BEGIN Provided material
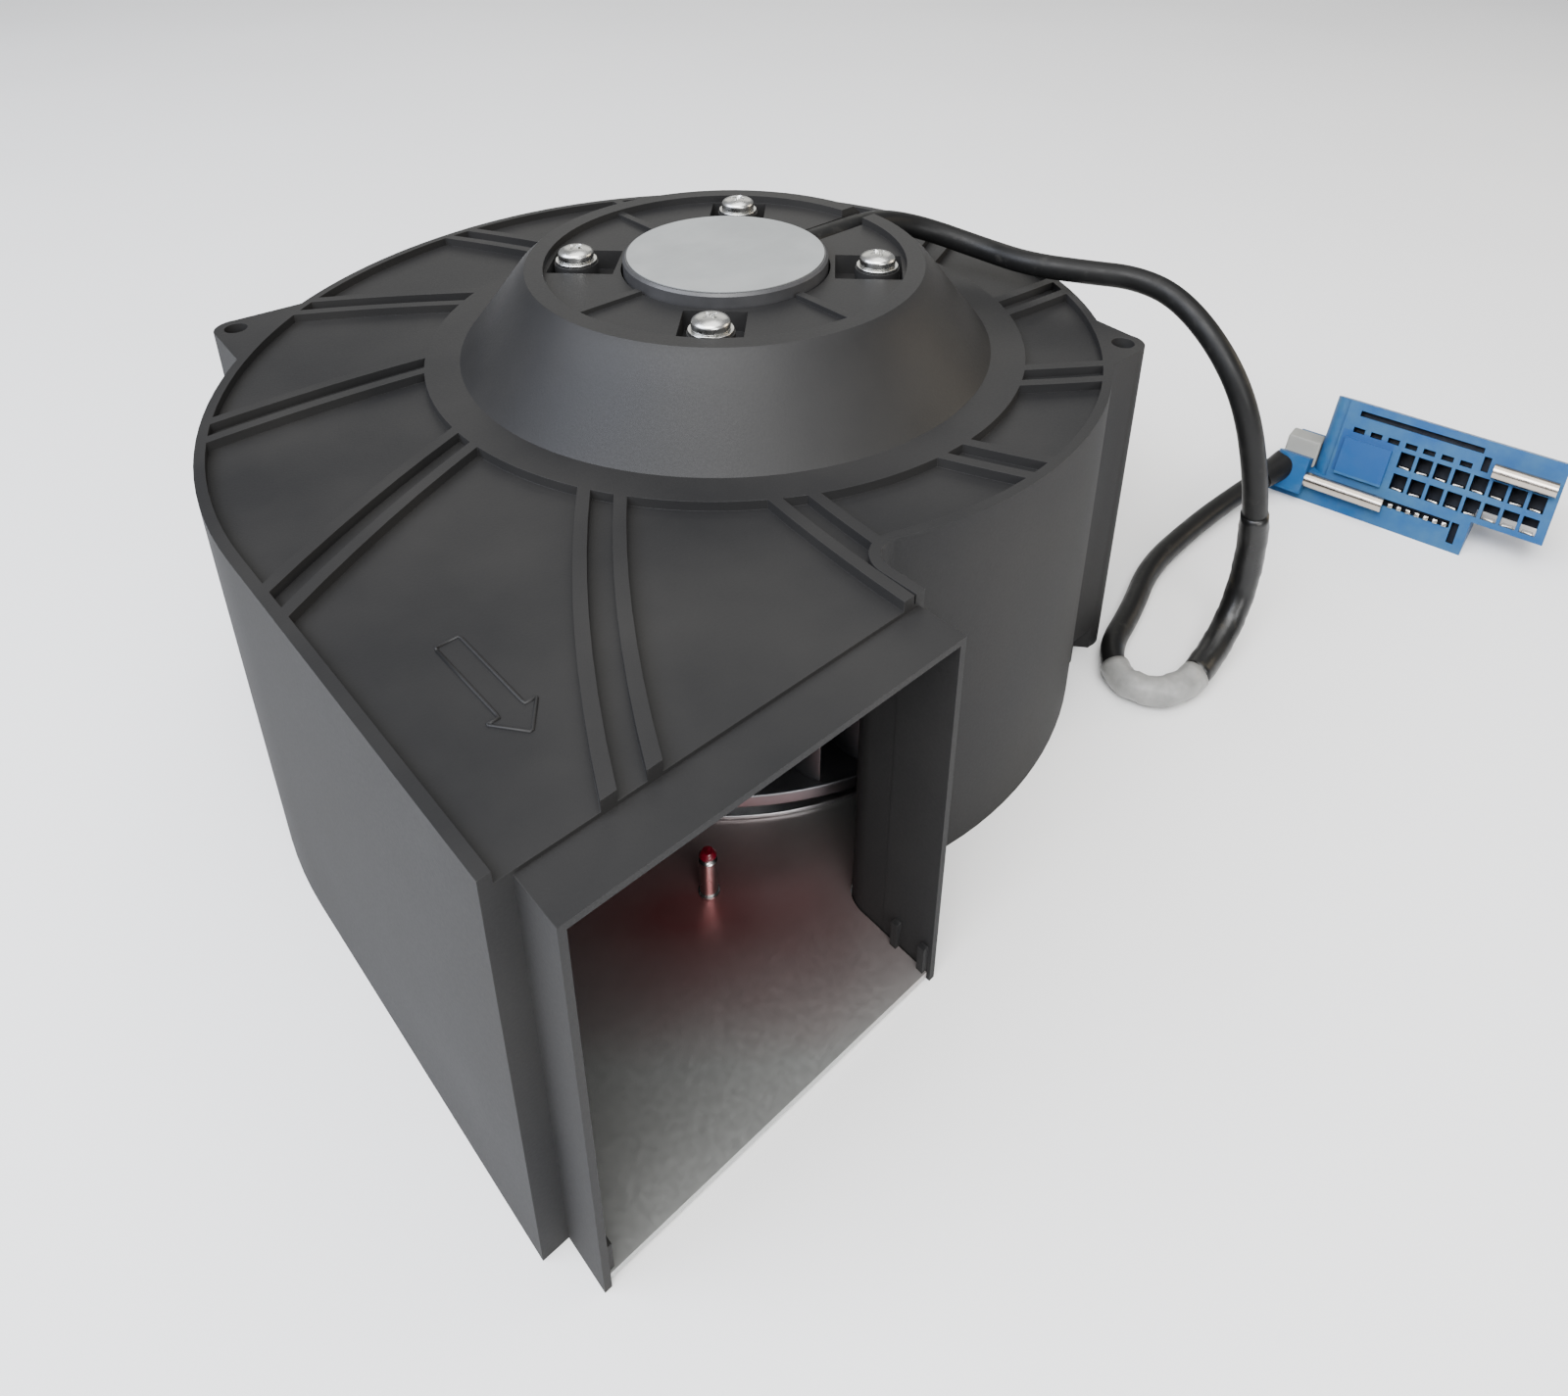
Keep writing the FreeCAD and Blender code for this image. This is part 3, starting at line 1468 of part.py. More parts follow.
def connector_block():
    """Blue housing: the socket block, the rail that it stands on, the end lug, the boss and the key."""
    body = new_body("connector_block")
    face, low, rail = size("plug_face"), size("plug_lift"), size("rail_face")
    draft, lap = size("plug_draft"), size("web_lap")
    start, lug_start = size("plug_start"), size("plug_start") - size("lug_length")
    back_y, back_z = face_point(face, size("plug_depth"))
    section_pad(body, "plug", start, size("plug_end"), [
        face_point(low, 0), face_point(face, 0), (back_y, back_z), (back_y + draft, low * lean_z)])
    section_pad(body, "rail", size("rail_start"), size("rail_end"), [
        (0, 0), face_point(rail, 0), (back_y + draft, rail * lean_z), (back_y + draft, 0)])
    section_pad(body, "web", start, size("rail_end"), [
        face_point(rail - lap, 0), face_point(low + lap, 0), (back_y + draft / 2, (low + lap) * lean_z),
        (back_y + draft / 2, (rail - lap) * lean_z)])

    corner, near = size("lug_round"), size("lug_setback")
    far, lug_x = size("plug_depth") - near, lug_start + corner
    lug = plan_sketch(body, "lug_outline", rail)
    draw_loop(lug, (start + lap, near), [
        (start + lap, far),
        (lug_x, far),
        (lug_start, far - corner, lug_x, far - corner, 1),
        (lug_start, near + corner),
        (lug_x, near, lug_x, near + corner, 1),
        (start + lap, near),
    ])
    pad(body, lug, face - rail, "lug")
    corner, rise, deep = size("boss_round"), size("boss_rise"), size("boss_depth")
    boss_start, boss_x = size("rail_start"), size("rail_start") + corner
    boss = plan_sketch(body, "boss_outline", size("boss_low"))
    draw_loop(boss, (size("boss_end"), -rise), [
        (size("boss_end"), deep),
        (boss_start, deep),
        (boss_start, -rise + corner),
        (boss_x, -rise, boss_x, -rise + corner, 1),
        (size("boss_end"), -rise),
    ])
    pad(body, boss, size("boss_top") - size("boss_low"), "boss")
    key = face_sketch(body, "key_outline")
    draw_rectangle(key, size("key_start"), size("key_low"), size("key_end"), size("key_high"))
    pad(body, key, size("key_rise"), "key")

    sockets = face_sketch(body, "socket_outline")
    socket_pair(sockets, size("socket_start"), size("socket_width") / 2)
    cut = pocket(body, sockets, size("socket_depth"), "socket_column")
    row_pattern(body, cut, sockets, size("socket_pitch"), size("socket_columns"), "sockets")
    slots = face_sketch(body, "slot_row_outline")
    first, level = size("slot_start"), size("slot_row")
    half, tall = size("slot_width") / 2, size("slot_length") / 2
    draw_rectangle(slots, first - half, level - tall, first + half, level + tall)
    cut = pocket(body, slots, size("groove_depth"), "small_slot")
    row_pattern(body, cut, slots, size("socket_pitch"), size("slot_columns"), "small_slots")

    gap, width = size("groove_gap"), size("groove_width")
    grooves = face_sketch(body, "groove_outline")
    draw_rectangle(grooves, size("groove_start"), size("groove_low"), size("groove_end"), size("groove_high"))
    draw_rectangle(grooves, size("groove_end") + gap, level - gap, size("groove_end") + gap + width,
                   size("groove_low") - gap)
    slot_end = size("rail_end") - gap - width
    draw_rectangle(grooves, size("boss_end") + gap, size("contact_slot_low"), slot_end - width - gap,
                   size("contact_slot_high"))
    draw_rectangle(grooves, slot_end - width, size("contact_slot_foot"), slot_end, size("contact_slot_high"))
    pocket(body, grooves, size("groove_depth"), "grooves")
    place_on_floor(body)
    return body


def connector_contacts():
    """Spring contacts on the floor of each socket, and a row of spring tips in the slot of the rail."""
    body = new_body("connector_contacts")
    sockets = face_sketch(body, "contact_outline", -size("socket_depth"))
    half = size("socket_width") / 2 - size("contact_margin")
    socket_pair(sockets, size("socket_start"), half, size("contact_thickness"))
    strip = pad(body, sockets, size("socket_depth") - size("contact_setback"), "contact_pair")
    row_pattern(body, strip, sockets, size("socket_pitch"), size("socket_columns"), "contact_pairs")

    low, half = size("contact_slot_low"), size("tooth_size") / 2
    tips = face_sketch(body, "tip_outline", -size("groove_depth"))
    start = size("tooth_start")
    draw_rectangle(tips, start - half, low, start + half, low + size("tooth_size"))
    tip = pad(body, tips, size("groove_depth") + size("contact_thickness"), "tip")
    row_pattern(body, tip, tips, size("tooth_pitch"), size("tooth_count"), "tips")
    place_on_floor(body)
    return body


def guide_pins():
    """Two steel pins along the face, one low at the boss and one high at the far end."""
    body = new_body("guide_pins")
    radius = size("pin_diameter") / 2
    for name, level, start, end in (
            ("low", size("pin_row_one"), size("boss_end"), size("pin_one_end")),
            ("high", size("pin_row_two"), size("pin_two_start"), size("plug_end") - SPARE)):
        sketch = new_sketch(body, name + "_pin_outline", "YZ_Plane", start)
        draw_circle(sketch, radius, *face_point(level, -(radius + size("pin_gap"))))
        pad(body, sketch, end - start, name + "_pin")
    place_on_floor(body)
    return body


scroll_housing()
base_plate()
outlet_stud()
stud_lacquer()
inlet_ring()
rivets("inlet_rivets", size("inlet_rivets"), inlet_rivet_circle, plate_low, plate_top + size("inlet_sheet"),
       size("inlet_rivet_turn"))
motor_flange()
bearings()
preload_spring()
stator_core()
stator_coils()
drive_board()
board_posts()
board_parts()
terminal_cap()
motor_label()
motor_screws()
motor_washers()
rotor_can()
rotor_magnet()
rotor_shaft()
shaft_clip()
wheel_back_plate()
wheel_end_ring()
wheel_blades()
rivets("wheel_rivets", size("rivet_count"), can_rivet_circle, wheel_top,
       wheel_top + size("wheel_sheet") + size("can_wall"))
strain_relief()
cable()
connector_body(lead_boot())
cable_clamp()
connector_contacts()
guide_pins()

NODES = [
    "scroll_housing", "base_plate", "outlet_stud", "stud_lacquer", "inlet_ring", "inlet_rivets",
    "motor_flange", "lower_bearing_outer", "upper_bearing_outer", "preload_spring", "stator_core",
    "stator_coils", "drive_board", "board_posts", "board_parts", "terminal_cap", "motor_label",
    "motor_screws", "motor_washers", "rotor_can", "rotor_magnet", "rotor_shaft", "shaft_clip",
    "lower_bearing_inner", "upper_bearing_inner", "wheel_back_plate", "wheel_end_ring",
    "wheel_blades", "wheel_rivets", "strain_relief", "motor_cable", "cable_sleeve", "marker_wrap",
    "connector_lead", "lead_boot", "connector_body", "cable_clamp", "connector_contacts", "guide_pins",
]

doc.recompute()
for item in doc.Objects:
    if "Invalid" in item.State or "Error" in item.State:
        raise RuntimeError("%s is %s" % (item.Label, item.State))
os.makedirs("parts", exist_ok=True)
for node in NODES:
    shape = doc.getObjectsByLabel(node)[0].Shape
    if shape.isNull() or not shape.isValid():
        raise RuntimeError("%s has no valid shape" % node)
    shape.exportStep("parts/%s.step" % node)
    box = shape.BoundBox
    print("%-20s solids %2d volume %9.1f box %6.1f %6.1f %6.1f to %6.1f %6.1f %6.1f" % (
        node, len(shape.Solids), shape.Volume, box.XMin, box.YMin, box.ZMin, box.XMax, box.YMax, box.ZMax))
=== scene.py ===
"""Looks of the dc blower fan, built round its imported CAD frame. Lengths are in metres."""

import json
import math

import bmesh
import bpy
from mathutils import Matrix, Vector


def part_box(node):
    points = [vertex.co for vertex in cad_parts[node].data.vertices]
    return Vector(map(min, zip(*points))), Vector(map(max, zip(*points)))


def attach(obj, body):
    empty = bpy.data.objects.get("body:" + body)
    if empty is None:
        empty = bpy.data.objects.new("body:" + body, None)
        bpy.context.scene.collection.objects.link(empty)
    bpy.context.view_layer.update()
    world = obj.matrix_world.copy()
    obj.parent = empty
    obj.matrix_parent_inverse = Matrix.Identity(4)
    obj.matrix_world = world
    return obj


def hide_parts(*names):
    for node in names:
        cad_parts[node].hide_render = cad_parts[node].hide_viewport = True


MM = 0.001
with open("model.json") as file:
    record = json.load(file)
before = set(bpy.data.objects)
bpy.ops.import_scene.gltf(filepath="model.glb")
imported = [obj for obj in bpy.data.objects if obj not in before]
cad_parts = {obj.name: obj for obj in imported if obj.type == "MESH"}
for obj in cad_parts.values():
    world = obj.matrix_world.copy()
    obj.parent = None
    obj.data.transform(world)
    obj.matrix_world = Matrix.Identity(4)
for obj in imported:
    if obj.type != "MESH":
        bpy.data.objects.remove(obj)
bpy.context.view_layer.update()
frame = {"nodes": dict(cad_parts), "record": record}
nodes = frame["nodes"]


# Sizes of the CAD frame that the scene's own pieces follow

SCREW_CIRCLE = 36.4 * MM
SCREW_ANGLES = (45, 135, 225, 315)
PANEL_TOP = 89.8 * MM
CABLE_DIAMETER = 6.4 * MM

# Connector: the lower left corner of its face, on the floor, and the face's own directions

PLUG_ORIGIN = Vector((178.3, -78.7, 0)) * MM
PLUG_HEADING = math.radians(-81.7)
PLUG_LEAN = math.radians(25)
PLUG_ALONG = Vector((math.cos(PLUG_HEADING), math.sin(PLUG_HEADING), 0))
PLUG_BACK = Vector((-math.sin(PLUG_HEADING), math.cos(PLUG_HEADING), 0))
PLUG_UP = PLUG_BACK * math.sin(PLUG_LEAN) + Vector((0, 0, math.cos(PLUG_LEAN)))
PLUG_DEPTH = PLUG_BACK * math.cos(PLUG_LEAN) - Vector((0, 0, math.sin(PLUG_LEAN)))

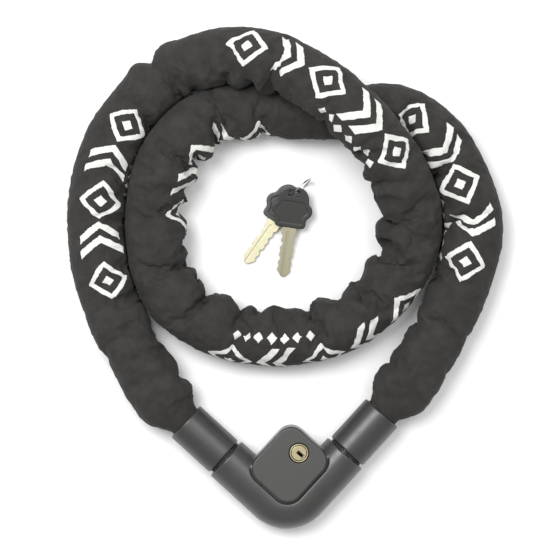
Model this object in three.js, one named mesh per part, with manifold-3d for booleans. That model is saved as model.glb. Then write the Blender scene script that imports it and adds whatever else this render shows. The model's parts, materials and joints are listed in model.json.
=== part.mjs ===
// A chain lock: a V-shaped key-operated lock body whose two arms take the ends of a fabric-covered chain.
// Millimetres, +Z up, lying on a table. The lock body's symmetry axis is +Y, and its right arm is the one
// that opens. Lock parts are laid out from the point where the two arm axes meet, the elbow.
import * as THREE from 'three';
import { mergeVertices } from 'three/addons/utils/BufferGeometryUtils.js';
import Module from 'manifold-3d';

const wasm = await Module();
wasm.setup();

// Driving dimensions
const REST_Y = 30; // from the elbow to the middle of the flat base, which is the part's origin
const AXIS_Z = 13.5; // height of the arm axes
const ARM_RADIUS = 13.5;
const ARM_LENGTH = 49.3; // elbow to each arm's end face
const BEND_RADIUS = 13.8; // of the arm axis round the elbow
const CORE_RADIUS = 9.6; // hardened core inside the arms
const PIN_RADIUS = 6.3;
const PIN_BORE = 7.0;
const PIN_TIP = 26.5; // distance of the locking pin's tip from the elbow
const GROOVE_FROM = 29.4;
const GROOVE_TO = 34.2;
const GROOVE_RADIUS = 3.6;
const ANCHOR_TIP = 28;
const FERRULE_RADIUS = 12.5;
const FERRULE_BORE = 10.9;
const FERRULE_FROM = 51;
const FERRULE_TO = 81.5;
const RIVET_AT = 66; // rivet through the fork, from the elbow
const RIVET_RADIUS = 2.5;
const WIRE_RADIUS = 2.6;
const LINK_INNER_WIDTH = 9.6;
const LINK_INNER_LENGTH = 38;
const LINK_COUNT = 30;
const LINK_ROLL = Math.PI / 4;
const SLEEVE_RADIUS = 15;
const SLEEVE_WALL = 1.1;
const SLEEVE_STEPS = 66;
const COVER = { a: 23.05, b: 20.1, alongA: 38.6, alongB: 34, corner: 9 };
const COVER_FROM = 25.7;
const COVER_TOP = 28.5;
const BLOCK_TOP = 25.4;
const SPLIT_GAP = 0.15; // half the gap between the two shells
const CAVITY_GAP = 0.4;
const FLOOR_Z = 2.2; // inner floor of the lower shell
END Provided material
__Requirement__:
Of the entries above, repeat exactly the lines from the line with "if shape.isNull() or" through the line with "obj.matrix_world = world", both of them included.

__The reply__:
    if shape.isNull() or not shape.isValid():
        raise RuntimeError("%s has no valid shape" % node)
    shape.exportStep("parts/%s.step" % node)
    box = shape.BoundBox
    print("%-20s solids %2d volume %9.1f box %6.1f %6.1f %6.1f to %6.1f %6.1f %6.1f" % (
        node, len(shape.Solids), shape.Volume, box.XMin, box.YMin, box.ZMin, box.XMax, box.YMax, box.ZMax))
=== scene.py ===
"""Looks of the dc blower fan, built round its imported CAD frame. Lengths are in metres."""

import json
import math

import bmesh
import bpy
from mathutils import Matrix, Vector


def part_box(node):
    points = [vertex.co for vertex in cad_parts[node].data.vertices]
    return Vector(map(min, zip(*points))), Vector(map(max, zip(*points)))


def attach(obj, body):
    empty = bpy.data.objects.get("body:" + body)
    if empty is None:
        empty = bpy.data.objects.new("body:" + body, None)
        bpy.context.scene.collection.objects.link(empty)
    bpy.context.view_layer.update()
    world = obj.matrix_world.copy()
    obj.parent = empty
    obj.matrix_parent_inverse = Matrix.Identity(4)
    obj.matrix_world = world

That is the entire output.